Perhaps the very reason he couldn’t forge a career in the sport was the same reason he loved it so much: “There was no publicity. You had to like it,” Brown told the Times. “There was no pressure, just great competition.”
His dominance in the sport prompts many what-ifs: What if lacrosse had taken off the way other major sports, like football or baseball, did?
“I’ll guarantee you that if lacrosse had taken off that way, he would be right up there amongst the Babe Ruths of lacrosse,” said Finn. “He was definitely on a very short list of one of the greatest lacrosse players there was.”
Instead, of course, he went on to be the Jim Brown of football.
Still, his legacy and impact in both sports lives on.
“I would say one of the things that he really contributed to the sport was that he gave it some street cred. Because you’re talking someone who was a very well-known football player, an outstanding pro player … and here, this very accomplished athlete also plays the game of lacrosse,” said Finn. “And we could say, ‘Well, you know, Jim Brown played lacrosse,’ and this gave it a certain amount of prestige back in the days when it probably didn’t have a whole lot of prestige outside of Baltimore.”

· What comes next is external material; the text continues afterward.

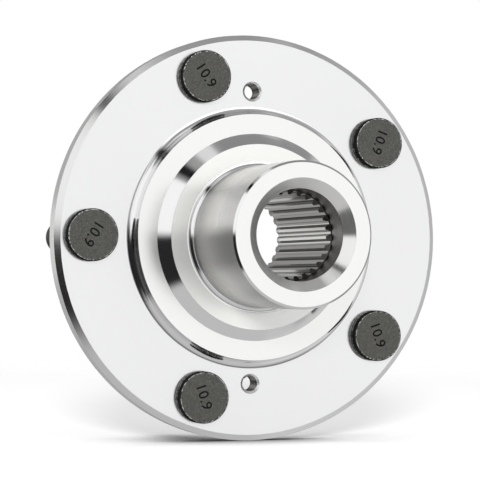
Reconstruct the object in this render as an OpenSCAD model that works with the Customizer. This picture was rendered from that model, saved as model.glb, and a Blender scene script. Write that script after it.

Brown also devoted time to the game later in his life, forming a partnership with the Premier Lacrosse League, established in 2018, and serving on the league’s advisory board. The league even named its MVP trophy the Jim Brown Award, honouring the great’s “ever-lasting influence” on the sport.
In 2019, he addressed a group of all stars from the newly formed league.
“Lacrosse is my favourite sport,” he told them at the time. “It was the most beautiful game that I have ever played.”
“Lacrosse is the Most Beautiful Game That I’ve Ever Played”
Jim Brown speaks to PLL All-Stars before game time. pic.twitter.com/LbUbqOYOLs
— Premier Lacrosse League (@PremierLacrosse) July 22, 2019
Ending his speech, Brown encouraged the PLL all-stars to keep building the sport he loved.
“Play hard, play fair. Be mean. Be quick. Be fair as far as your sportsmanship. Carry this game to where it should be.”